=== Written exercise ===
Identify every line in the records below that contains the word "loose", and reproduce each one.
* begin *
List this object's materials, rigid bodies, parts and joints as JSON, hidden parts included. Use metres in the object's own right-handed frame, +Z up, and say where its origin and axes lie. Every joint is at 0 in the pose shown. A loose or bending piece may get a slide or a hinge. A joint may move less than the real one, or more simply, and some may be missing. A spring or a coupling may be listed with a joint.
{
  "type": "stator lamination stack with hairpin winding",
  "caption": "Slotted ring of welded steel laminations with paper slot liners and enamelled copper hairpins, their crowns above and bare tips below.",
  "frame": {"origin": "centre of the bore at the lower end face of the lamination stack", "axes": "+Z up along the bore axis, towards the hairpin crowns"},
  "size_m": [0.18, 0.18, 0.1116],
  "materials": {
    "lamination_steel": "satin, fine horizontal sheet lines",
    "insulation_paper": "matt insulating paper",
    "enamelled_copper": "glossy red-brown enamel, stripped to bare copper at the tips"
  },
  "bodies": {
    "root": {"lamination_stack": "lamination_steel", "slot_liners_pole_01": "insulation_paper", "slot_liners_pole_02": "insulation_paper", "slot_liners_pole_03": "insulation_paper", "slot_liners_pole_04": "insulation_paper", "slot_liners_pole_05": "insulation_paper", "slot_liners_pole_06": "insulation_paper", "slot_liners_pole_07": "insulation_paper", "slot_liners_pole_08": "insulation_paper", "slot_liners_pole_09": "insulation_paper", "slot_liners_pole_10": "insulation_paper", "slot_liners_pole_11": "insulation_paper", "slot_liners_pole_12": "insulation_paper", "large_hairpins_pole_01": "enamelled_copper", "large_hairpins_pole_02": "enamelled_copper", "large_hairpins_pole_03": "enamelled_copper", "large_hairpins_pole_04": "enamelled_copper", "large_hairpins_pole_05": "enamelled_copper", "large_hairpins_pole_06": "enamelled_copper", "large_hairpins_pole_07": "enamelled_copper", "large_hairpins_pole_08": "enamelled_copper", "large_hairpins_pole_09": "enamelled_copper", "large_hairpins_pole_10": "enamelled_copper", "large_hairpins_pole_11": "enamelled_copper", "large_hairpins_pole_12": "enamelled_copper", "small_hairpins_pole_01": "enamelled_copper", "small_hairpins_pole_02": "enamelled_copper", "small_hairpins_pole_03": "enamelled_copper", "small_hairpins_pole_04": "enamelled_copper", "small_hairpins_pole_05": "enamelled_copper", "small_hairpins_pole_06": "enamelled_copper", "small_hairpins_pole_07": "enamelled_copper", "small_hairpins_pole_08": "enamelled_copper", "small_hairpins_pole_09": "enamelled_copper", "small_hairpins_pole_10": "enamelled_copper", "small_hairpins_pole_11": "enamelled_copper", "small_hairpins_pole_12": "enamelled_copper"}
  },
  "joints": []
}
* end *
* begin *
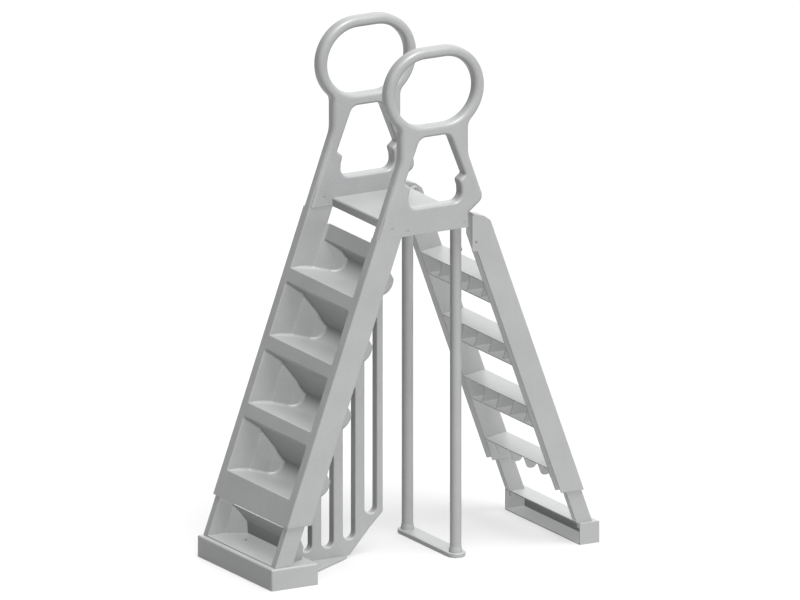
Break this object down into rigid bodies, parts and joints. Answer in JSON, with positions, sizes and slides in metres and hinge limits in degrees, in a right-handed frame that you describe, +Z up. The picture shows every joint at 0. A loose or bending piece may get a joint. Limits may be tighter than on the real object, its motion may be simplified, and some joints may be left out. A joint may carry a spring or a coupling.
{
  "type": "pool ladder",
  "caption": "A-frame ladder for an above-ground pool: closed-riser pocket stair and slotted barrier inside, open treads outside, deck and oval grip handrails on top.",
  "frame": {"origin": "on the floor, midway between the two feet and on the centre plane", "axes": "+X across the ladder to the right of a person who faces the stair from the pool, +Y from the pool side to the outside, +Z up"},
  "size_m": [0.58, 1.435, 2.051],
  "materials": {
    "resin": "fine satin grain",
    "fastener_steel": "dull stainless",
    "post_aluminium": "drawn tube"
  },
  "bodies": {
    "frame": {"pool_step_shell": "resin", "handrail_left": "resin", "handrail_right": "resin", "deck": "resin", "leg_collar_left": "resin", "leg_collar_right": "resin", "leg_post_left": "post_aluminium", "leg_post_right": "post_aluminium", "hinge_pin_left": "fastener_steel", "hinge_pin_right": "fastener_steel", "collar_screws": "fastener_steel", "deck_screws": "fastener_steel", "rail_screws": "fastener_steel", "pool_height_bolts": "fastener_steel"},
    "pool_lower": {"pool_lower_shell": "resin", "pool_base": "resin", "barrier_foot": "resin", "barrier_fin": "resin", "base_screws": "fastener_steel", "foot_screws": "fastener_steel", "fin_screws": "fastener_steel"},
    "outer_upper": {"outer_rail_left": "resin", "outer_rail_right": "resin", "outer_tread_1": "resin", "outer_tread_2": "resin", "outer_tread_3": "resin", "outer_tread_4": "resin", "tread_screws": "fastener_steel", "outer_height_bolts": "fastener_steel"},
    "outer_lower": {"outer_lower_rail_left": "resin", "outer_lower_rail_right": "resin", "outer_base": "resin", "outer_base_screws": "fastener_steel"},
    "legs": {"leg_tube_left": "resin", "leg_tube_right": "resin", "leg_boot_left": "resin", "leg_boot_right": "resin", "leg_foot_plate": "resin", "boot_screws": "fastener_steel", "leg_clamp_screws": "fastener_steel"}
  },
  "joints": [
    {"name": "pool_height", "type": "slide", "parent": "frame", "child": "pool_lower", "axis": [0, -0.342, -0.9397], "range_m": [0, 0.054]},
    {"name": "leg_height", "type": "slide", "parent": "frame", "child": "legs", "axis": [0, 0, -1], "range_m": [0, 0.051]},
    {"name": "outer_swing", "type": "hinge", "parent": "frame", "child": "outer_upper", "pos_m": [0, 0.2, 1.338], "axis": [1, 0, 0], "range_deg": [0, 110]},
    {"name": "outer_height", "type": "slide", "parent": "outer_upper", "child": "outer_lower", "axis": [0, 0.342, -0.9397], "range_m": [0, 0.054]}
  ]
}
* end *
* begin *
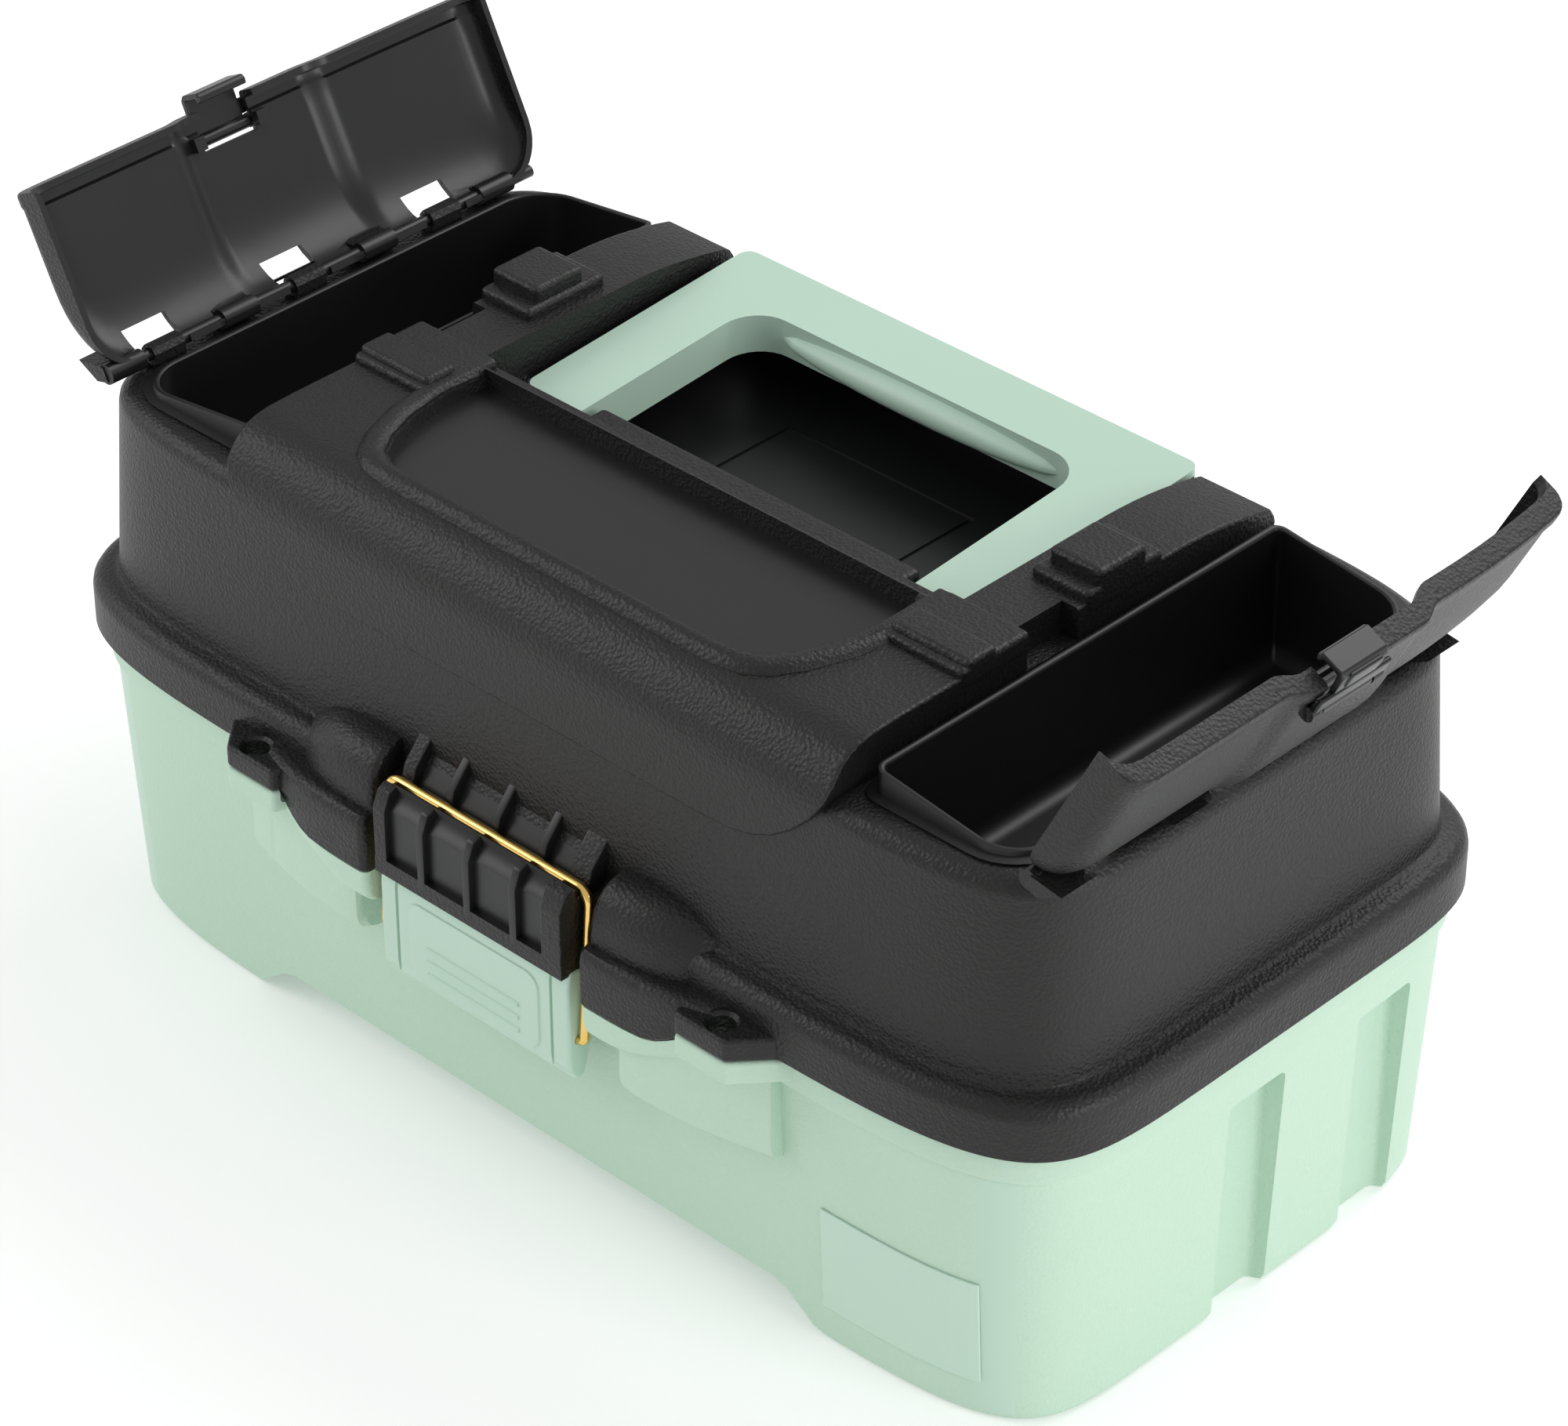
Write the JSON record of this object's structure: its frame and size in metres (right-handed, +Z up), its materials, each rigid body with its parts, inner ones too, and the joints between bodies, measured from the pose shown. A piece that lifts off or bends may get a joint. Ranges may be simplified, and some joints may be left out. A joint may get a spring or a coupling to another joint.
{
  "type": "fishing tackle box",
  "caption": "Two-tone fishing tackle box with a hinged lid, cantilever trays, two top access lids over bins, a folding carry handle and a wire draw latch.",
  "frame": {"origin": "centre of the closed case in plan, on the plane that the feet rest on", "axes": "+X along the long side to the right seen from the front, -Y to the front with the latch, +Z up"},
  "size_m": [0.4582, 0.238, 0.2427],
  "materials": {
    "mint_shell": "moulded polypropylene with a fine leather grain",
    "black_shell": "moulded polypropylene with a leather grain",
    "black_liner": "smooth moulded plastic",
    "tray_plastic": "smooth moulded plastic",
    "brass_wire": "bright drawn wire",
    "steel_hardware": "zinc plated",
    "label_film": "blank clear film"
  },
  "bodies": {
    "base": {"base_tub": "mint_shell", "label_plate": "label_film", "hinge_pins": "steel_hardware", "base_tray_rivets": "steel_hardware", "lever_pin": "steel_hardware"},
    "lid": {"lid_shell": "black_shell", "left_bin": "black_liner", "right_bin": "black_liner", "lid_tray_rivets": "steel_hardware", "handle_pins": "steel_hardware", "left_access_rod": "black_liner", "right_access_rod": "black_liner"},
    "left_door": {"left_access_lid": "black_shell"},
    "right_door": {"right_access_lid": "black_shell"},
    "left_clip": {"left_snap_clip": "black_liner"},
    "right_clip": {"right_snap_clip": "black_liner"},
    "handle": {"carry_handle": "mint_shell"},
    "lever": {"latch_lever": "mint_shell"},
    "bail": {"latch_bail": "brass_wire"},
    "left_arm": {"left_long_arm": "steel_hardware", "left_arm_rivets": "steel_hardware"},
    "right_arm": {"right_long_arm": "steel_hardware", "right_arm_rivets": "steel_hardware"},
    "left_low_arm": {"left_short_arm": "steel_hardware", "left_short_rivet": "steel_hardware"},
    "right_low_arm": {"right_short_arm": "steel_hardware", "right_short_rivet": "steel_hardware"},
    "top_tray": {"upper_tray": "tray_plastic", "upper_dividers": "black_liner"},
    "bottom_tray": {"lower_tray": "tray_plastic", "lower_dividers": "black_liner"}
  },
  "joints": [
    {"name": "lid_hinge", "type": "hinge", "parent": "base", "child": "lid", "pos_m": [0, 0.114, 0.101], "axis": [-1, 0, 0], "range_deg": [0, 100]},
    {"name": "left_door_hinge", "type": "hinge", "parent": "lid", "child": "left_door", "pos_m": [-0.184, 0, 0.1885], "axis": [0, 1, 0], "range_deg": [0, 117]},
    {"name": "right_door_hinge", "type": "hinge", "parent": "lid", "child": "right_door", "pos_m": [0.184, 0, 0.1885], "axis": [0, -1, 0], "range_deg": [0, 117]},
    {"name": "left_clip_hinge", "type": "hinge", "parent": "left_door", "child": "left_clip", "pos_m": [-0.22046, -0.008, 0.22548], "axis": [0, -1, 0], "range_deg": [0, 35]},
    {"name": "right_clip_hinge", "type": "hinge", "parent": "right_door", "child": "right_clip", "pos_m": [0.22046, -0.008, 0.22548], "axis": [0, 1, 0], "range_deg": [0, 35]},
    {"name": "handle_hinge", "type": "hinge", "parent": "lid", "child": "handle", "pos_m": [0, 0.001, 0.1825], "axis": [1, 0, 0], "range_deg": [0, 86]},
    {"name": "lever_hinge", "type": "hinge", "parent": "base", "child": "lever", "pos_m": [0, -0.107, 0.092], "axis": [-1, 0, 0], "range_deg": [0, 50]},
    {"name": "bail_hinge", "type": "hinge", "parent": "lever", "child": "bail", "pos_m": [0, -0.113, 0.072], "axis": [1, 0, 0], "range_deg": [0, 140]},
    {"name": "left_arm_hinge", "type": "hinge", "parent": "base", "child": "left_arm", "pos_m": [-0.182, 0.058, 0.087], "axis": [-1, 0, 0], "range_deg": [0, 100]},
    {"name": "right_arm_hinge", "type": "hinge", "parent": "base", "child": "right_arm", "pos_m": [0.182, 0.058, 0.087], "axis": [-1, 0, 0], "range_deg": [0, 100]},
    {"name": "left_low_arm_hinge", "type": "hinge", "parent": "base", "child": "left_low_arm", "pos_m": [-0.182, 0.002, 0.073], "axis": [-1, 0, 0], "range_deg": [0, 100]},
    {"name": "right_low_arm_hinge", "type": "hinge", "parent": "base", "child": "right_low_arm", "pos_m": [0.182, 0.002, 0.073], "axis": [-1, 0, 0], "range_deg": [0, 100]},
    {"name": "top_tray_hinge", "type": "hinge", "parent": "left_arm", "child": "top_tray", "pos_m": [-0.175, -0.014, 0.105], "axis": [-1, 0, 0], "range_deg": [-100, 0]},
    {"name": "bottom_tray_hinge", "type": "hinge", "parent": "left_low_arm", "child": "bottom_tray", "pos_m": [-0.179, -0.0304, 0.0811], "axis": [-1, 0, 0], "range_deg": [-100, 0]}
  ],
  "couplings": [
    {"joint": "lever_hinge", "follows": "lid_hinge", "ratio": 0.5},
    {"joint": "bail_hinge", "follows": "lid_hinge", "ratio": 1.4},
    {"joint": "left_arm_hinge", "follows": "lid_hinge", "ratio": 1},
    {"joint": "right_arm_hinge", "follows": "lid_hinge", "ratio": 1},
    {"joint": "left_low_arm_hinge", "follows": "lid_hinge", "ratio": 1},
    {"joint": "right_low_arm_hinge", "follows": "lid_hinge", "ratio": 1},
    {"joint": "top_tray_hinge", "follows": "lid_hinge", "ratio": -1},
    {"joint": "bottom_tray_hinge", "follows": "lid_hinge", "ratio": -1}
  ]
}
* end *
=== Solution to this exercise ===
List this object's materials, rigid bodies, parts and joints as JSON, hidden parts included. Use metres in the object's own right-handed frame, +Z up, and say where its origin and axes lie. Every joint is at 0 in the pose shown. A loose or bending piece may get a slide or a hinge. A joint may move less than the real one, or more simply, and some may be missing. A spring or a coupling may be listed with a joint.
Break this object down into rigid bodies, parts and joints. Answer in JSON, with positions, sizes and slides in metres and hinge limits in degrees, in a right-handed frame that you describe, +Z up. The picture shows every joint at 0. A loose or bending piece may get a joint. Limits may be tighter than on the real object, its motion may be simplified, and some joints may be left out. A joint may carry a spring or a coupling.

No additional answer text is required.